Paragraph 3 of Schedule 4 amends paragraph 6(2) of Schedule 3 of the DDA 1995. The result is that, as has been the case with conciliation arranged by the Secretary of State, the period within which proceedings can be taken (normally 6 months) will be extended by 2 months where an individual considering taking proceedings under Part III of the DDA 1995 consults an organisation appointed under the new section 28 of the DDA 1995.

The Advisory, Conciliation and Arbitration Service (ACAS) will continue to provide a conciliation service in the field of employment.
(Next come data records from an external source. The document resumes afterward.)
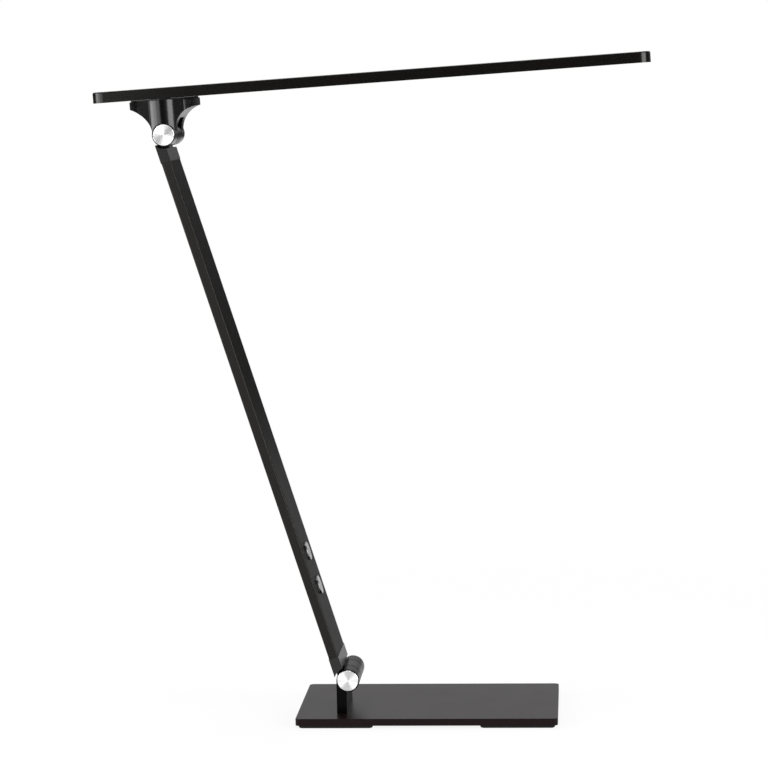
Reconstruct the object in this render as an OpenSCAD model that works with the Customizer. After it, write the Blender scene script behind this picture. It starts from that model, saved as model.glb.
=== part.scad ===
/* [Base] */
// Length of the base plate, along the head
base_len = 181.4; // [160:0.2:240]
// Depth of the base plate
base_wid = 104.4; // [84:0.2:160]
// Thickness of the base plate
base_thk = 4.8; // [4:0.1:8]
// Radius of the base plate's corners
base_corner_r = 3; // [1.5:0.5:20]
// Radius of the base plate's top edge
base_edge_r = 0.5; // [0.3:0.1:1.2]
// Length of each foot pad, along the head
pad_len = 51.6; // [30:0.2:70]
// Thickness of the foot pads
pad_thk = 2.4; // [1.5:0.1:4]
// Distance of the pads from the ends and sides of the base plate
pad_inset = 2; // [1:0.5:6]
// Radius of the foot pads' corners
pad_corner_r = 3; // [2:0.5:8]
// Rounding of the foot pads' lower edge
pad_edge_r = 1.2; // [0.4:0.1:1.4]

/* [Hinges] */
// Distance of the lower hinge from the middle of the base, along the head
post_x = -54.9; // [-70:0.1:-40]
// Place of the lamp's middle plane across the base
lamp_y = -13.4; // [-18:0.1:18]
// Height of the lower hinge above the base plate
post_height = 23.1; // [21:0.1:34]
// Radius of the hinge barrels
hinge_r = 8; // [7.6:0.1:10]
// Depth of the hinges from end to end
hinge_wid = 45; // [42:0.5:56]
// Width of the slot between the two ears of a hinge
slot_wid = 18; // [14:0.5:20]
// Thickness of the post and of the arm's inserts
leaf_thk = 7; // [6.8:0.1:7.6]
// Width of the gap that the inserts leave around the ears
scoop_gap = 1.4; // [0.8:0.1:2.5]
// Rounding at the outer edge of the ears
ear_edge = 0.4; // [0.2:0.1:0.8]
// Radius of the hinge bolts
bolt_r = 3; // [2:0.1:3.4]
// Radius of the hinge bolts' heads and nuts
bolt_head_r = 5; // [4.4:0.1:5.2]
// Thickness of the hinge bolts' heads
bolt_head_thk = 3; // [2:0.1:3.2]
// Thickness of the hinge nuts
nut_thk = 3.2; // [2:0.1:3.2]
// Thickness of one spring washer
spring_washer_thk = 0.7; // [0.4:0.1:0.7]
// Thickness of the friction washers beside the knuckle
friction_washer_thk = 0.9; // [0.5:0.1:1.5]
// Depth of the pockets that hold the bolt heads and nuts
pocket_depth = 5; // [4.8:0.1:5.8]
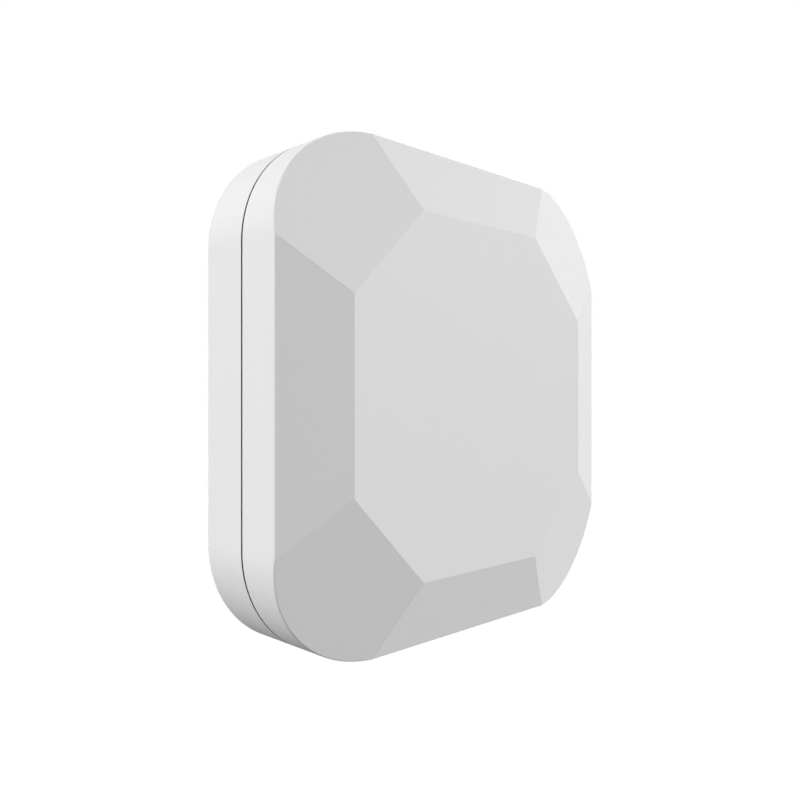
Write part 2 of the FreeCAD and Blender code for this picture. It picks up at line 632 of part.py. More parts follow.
def make_rear_base():
    """The moulded base: an open tray with a tongue, vents, ribs and slots for wall screws."""
    base = new_body("rear_base")
    outline = new_sketch(base, "base_outline")
    draw_square(outline, HALF, "sizes.corner_radius")
    pad(base, outline, "sizes.base_depth")
    near_wall = -number("sizes.back_edge_bevel") / 2
    soften(base, "Chamfer", "sizes.back_edge_bevel",
           lambda edge: edge.BoundBox.YMin > near_wall, "back_edge_bevels")
    tongue = new_sketch(base, "tongue_outline", "sizes.base_depth")
    tongue_cut = "(sizes.skirt_thickness + sizes.tongue_clearance)"
    draw_square(tongue, f"({HALF} - {tongue_cut})", f"(sizes.corner_radius - {tongue_cut})")
    pad(base, tongue, "sizes.tongue_height")
    inside = new_sketch(base, "tray_inside", "sizes.floor_thickness")
    draw_square(inside, BASE_INNER_HALF, "(sizes.corner_radius - sizes.base_wall)")
    pocket(base, inside, towards_front=True)
    vent = new_sketch(base, "vent_slot", plane="XY_Plane")
    first_vent = "((1 - sizes.vent_count) / 2 * sizes.vent_pitch)"
    left = f"({first_vent} - sizes.vent_width / 2)"
    right = f"({first_vent} + sizes.vent_width / 2)"
    near = minus("sizes.vent_setback")
    far = minus("(sizes.vent_setback + sizes.vent_length)")
    draw_polygon(vent, ((left, far), (right, far), (right, near), (left, near)))
    repeat_along_x(base, pocket(base, vent, midplane=True), "sizes.vent_count", "sizes.vent_pitch")
    ribs = new_sketch(base, "floor_ribs", "sizes.floor_thickness")
    half_rib = "sizes.floor_rib_width / 2"
    low_rib = minus("sizes.low_rib_drop")
    screw_half = "(sizes.screw_spacing / 2)"
    spans = (("(-1 * sizes.low_rib_length / 2)", "(sizes.low_rib_length / 2)", low_rib),
             ("(sizes.top_rib_gap / 2)", "(sizes.top_rib_length / 2)", screw_half),
             ("(-1 * sizes.top_rib_length / 2)", "(-1 * sizes.top_rib_gap / 2)", screw_half))
    for left, right, up in spans:
        bottom = f"({up} - {half_rib})"
        top = f"({up} + {half_rib})"
        draw_polygon(ribs, ((left, bottom), (right, bottom), (right, top), (left, top)))
    pad(base, ribs, "sizes.floor_rib_height")
    centres = ((screw_half, "0", False), (minus(screw_half), "0", False),
               ("0", screw_half, True), ("0", minus(screw_half), True))
    rims = new_sketch(base, "slot_rims", "sizes.floor_thickness")
    for across, up, upright in centres:
        draw_slot(rims, (across, up), "(sizes.slot_length + 2 * sizes.slot_rim)",
                  "(sizes.slot_width + 2 * sizes.slot_rim)", upright)
    pad(base, rims, "sizes.slot_rim_height")
    slots = new_sketch(base, "wall_screw_slots")
    for across, up, upright in centres:
        draw_slot(slots, (across, up), "sizes.slot_length", "sizes.slot_width", upright)
    pocket(base, slots, towards_front=True)
    recesses = new_sketch(base, "pad_recesses")
    half_width = "(sizes.pad_recess_width / 2)"
    for up in ("sizes.pad_recess_rise", minus("sizes.pad_recess_rise")):
        low = (minus(half_width), f"({up} - sizes.pad_recess_height / 2)")
        high = (half_width, f"({up} + sizes.pad_recess_height / 2)")
        draw_rounded(recesses, low, high, "sizes.pad_recess_radius")
    pocket(base, recesses, "sizes.pad_recess_depth", towards_front=True)
    return base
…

Section 11: Procedure for amending s.7(1) of the 1995 Act

This section amends subsections (3) to (10) of section 7 of the DDA 1995 (exemption for small businesses). Section 7(2) of that Act enables the Secretary of State by order to amend the threshold exempting small businesses from Part II of the Act (the current threshold is 15). The effect of the amendment is that the requirement for the Secretary of State to conduct a review before making an order to amend the threshold will be replaced by a requirement for the Secretary of State to consult the DRC and, as at present, employer and disability organisations. Before any changes are made, the Secretary of State will be required to publish a summary of the views expressed to him in consultations.

Section 12: Regulations

This section provides for any regulations made under the Act to be subject to Parliamentary scrutiny through the negative resolution procedure. This means that the regulations will be shown to Parliament but only be debated if a Member or a Peer seeks such a debate.

Section 16: Short title, commencement and extent

This section provides for provisions of the Act to be brought into force by one or more commencement orders. In accordance with usual practice, such orders will not need to be shown to Parliament.